Studying at HarvardEasterbrook's argument was successful in several ways. First, he used both logos arguments to support his claim that one did not need to attend a prestige college to be successful. There are several examples of this throughout the text. For instance, he compares pay rates of individuals with and without degrees from prestige colleges 20 years after graduating. Easterbrook also cites the fact that most corporate CEO's several celebrities including Steven Spielberg and several U.S Congressman attended public colleges or lower tier private colleges rather than prestige schools. These are typical examples of why it is more cost effective to attend a public school or lower tier private school depending on what you intend to major in and while Easterbrook uses similar examples throughout the essay these are the easiest for the reader to understand.

Another powerful argument put forth by Easterbrook is that emphasizing the value of prestige colleges over public colleges or lower level private colleges may cause psychological and self-esteem problems in students who are rejected from prestige schools due to pressure and disappointment from parents. This argument makes sense in light of the problems adjusting that many college freshman and sophomores experience.
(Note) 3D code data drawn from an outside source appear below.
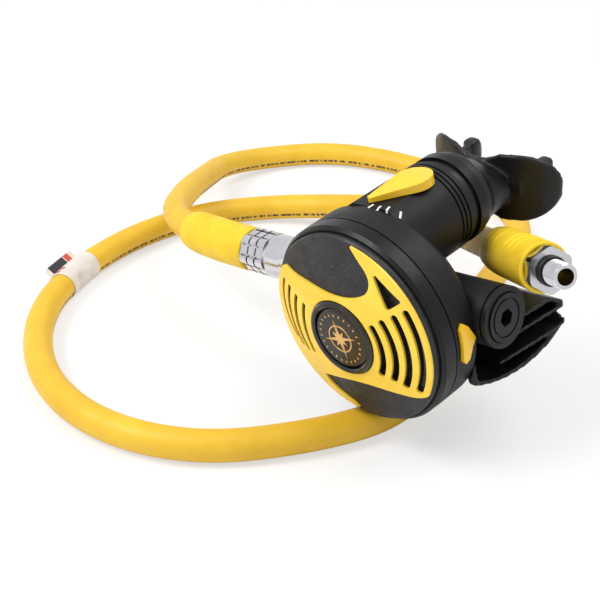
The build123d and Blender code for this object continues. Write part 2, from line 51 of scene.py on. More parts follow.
LEAN = math.radians(9.3)
ROLL = math.radians(-8.2)
SEAM_HEIGHT = 54.7 * MM
STAND = Matrix.Translation((0, 0, SEAM_HEIGHT)) @ Matrix.Rotation(ROLL, 4, "Y") @ Matrix.Rotation(LEAN, 4, "X")
HOSE_RADIUS = 6.5 * MM
PROTECTOR_LENGTH = 46.0 * MM
LAY_SIDE = 0.55
FERRULE_INSET = 2.4 * MM
hose_start = STAND @ Vector((-91.2 * MM, 21.5 * MM, 0))
leave = STAND.to_3x3() @ Vector((-1, 0, 0))
end_face = Vector((49.3, 38.0, 80.0)) * MM
arrive = Vector((0.819, -0.504, 0.276)).normalized()
hose_end = end_face - arrive * FERRULE_INSET


def local(x, y, z):
    """A place given along the barrel, back and up, in millimetres, put where the case stands."""
    return STAND @ Vector((x * MM, y * MM, z * MM))


# ---------------------------------------------------------------- camera

camera_data = bpy.data.cameras.new("studio_camera")
camera_data.lens = 72.42
camera_data.sensor_width = 36.0
camera = bpy.data.objects.new("studio_camera", camera_data)
bpy.context.scene.collection.objects.link(camera)
camera.location = (0.2681, -0.2945, 0.2734)
camera.rotation_euler = Vector((-0.6363, 0.6122, -0.4695)).to_track_quat("-Z", "Y").to_euler()
bpy.context.scene.camera = camera

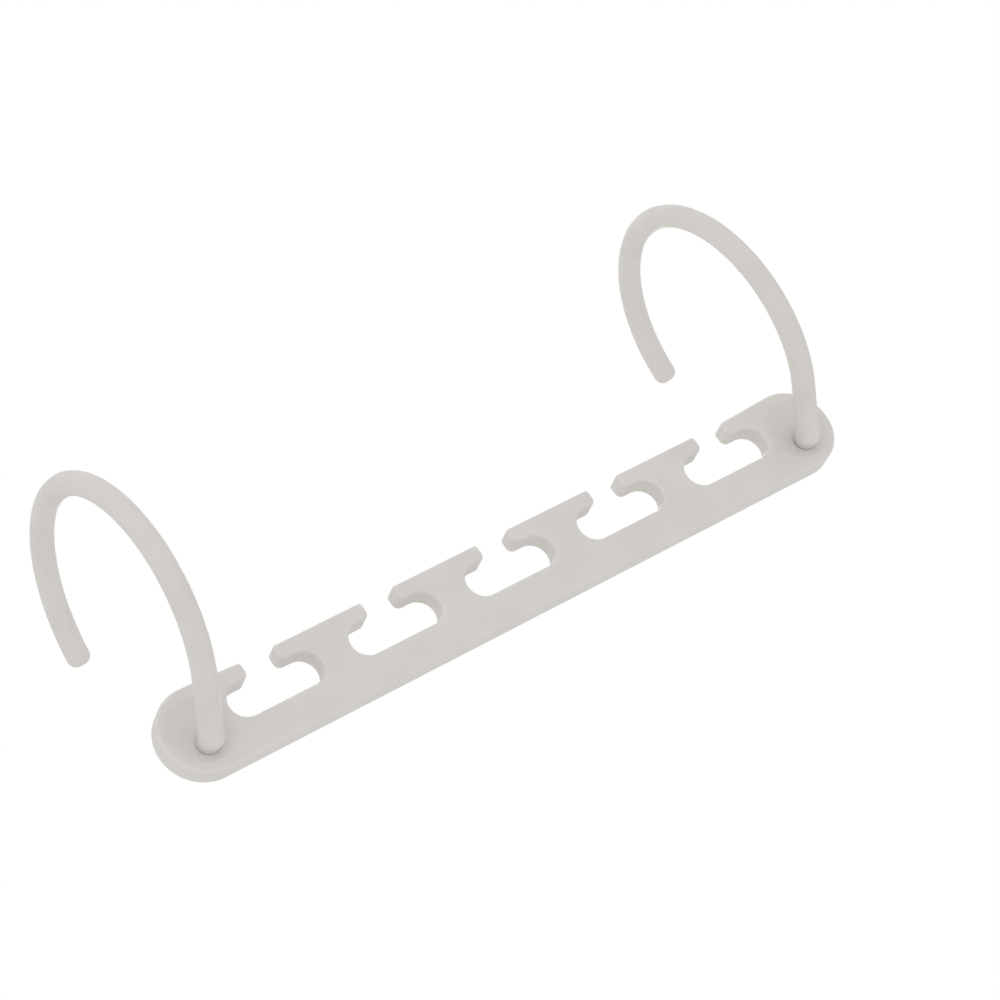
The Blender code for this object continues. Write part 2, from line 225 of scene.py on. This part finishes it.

This was the one arguments that speaks to the use of pathos in Easterbrook's argument because he is appealing to parents that may not realize that they are harming their child by doing this.

Easterbrook's writing style is clear and easy to read and he supports the argument that one does not need a degree from a prestige college or university to succeed by using examples of successful people who did not graduate from prestige schools, and by comparing non-prestige and prestige schools to each other in order to demonstrate that prestige schools do not necessarily offer a higher quality education or a wider variety of majors and classes.

There are several negative aspects of this article as well. Easterbrook focuses far too much and details. For instance where comparing one or two prestige schools such as, Harvard or Stanford with one or two lower tier schools like Tufts, or the University of Vermont would have been simpler and more effective, Easterbrook feels the need to cite each and every single one of the prestige colleges and universities and all of the top public colleges and universities and lower tier private colleges. This detracts greatly from Easterbrook's argument as one gets to caught up in reading through nearly a half a page of college and university names. Not only does he do this once, he continues these patterns throughout the paper.

The second critical issue with this paper is that he uses too many examples. One or two examples would adequately support his argument without giving his readers several pages of data to read through. He does include critical information about choosing colleges and how schools from different tiers match up however; this important information tends to get lost in all of his examples and details. These arguments are the meat of his argument, and the details should just be used to support the argument not overwhelm the argument with too much detail and too many examples.

This article is important because it points out to students and parents that they are not necessarily getting the most for their money or their time when students are pressured to apply for or to attend prestige colleges such as, Harvard. While these schools do have a lot to offer, student's go to considerable expense to attend these schools yet, 20 years after graduation do not make significantly more money than peers who graduated from public institutions. This is valuable information not only in terms of the current economy but in terms of helping students understand it is not where you attend college but what you learn that is important.

It can be concluded that determining what college to attend is an important decision for parents and young adults. Easterbrook's article attempts to help parents and students come to that decision. However; the article is overwhelmed by the sheer number of examples and details that Easterbrook uses to support his argument. The goal of an argumentative essay is to be short and to the point which this argument fails to do. This article is well suited for anyone attempting to make a choice of which college to attend.


Easterbrook, Greg. "Who needs Harvard? The pressure on smart kids to get into top schools has never been higher. But the differences between these schools and the next tier down have never been smaller." The Atlantic: 128-133.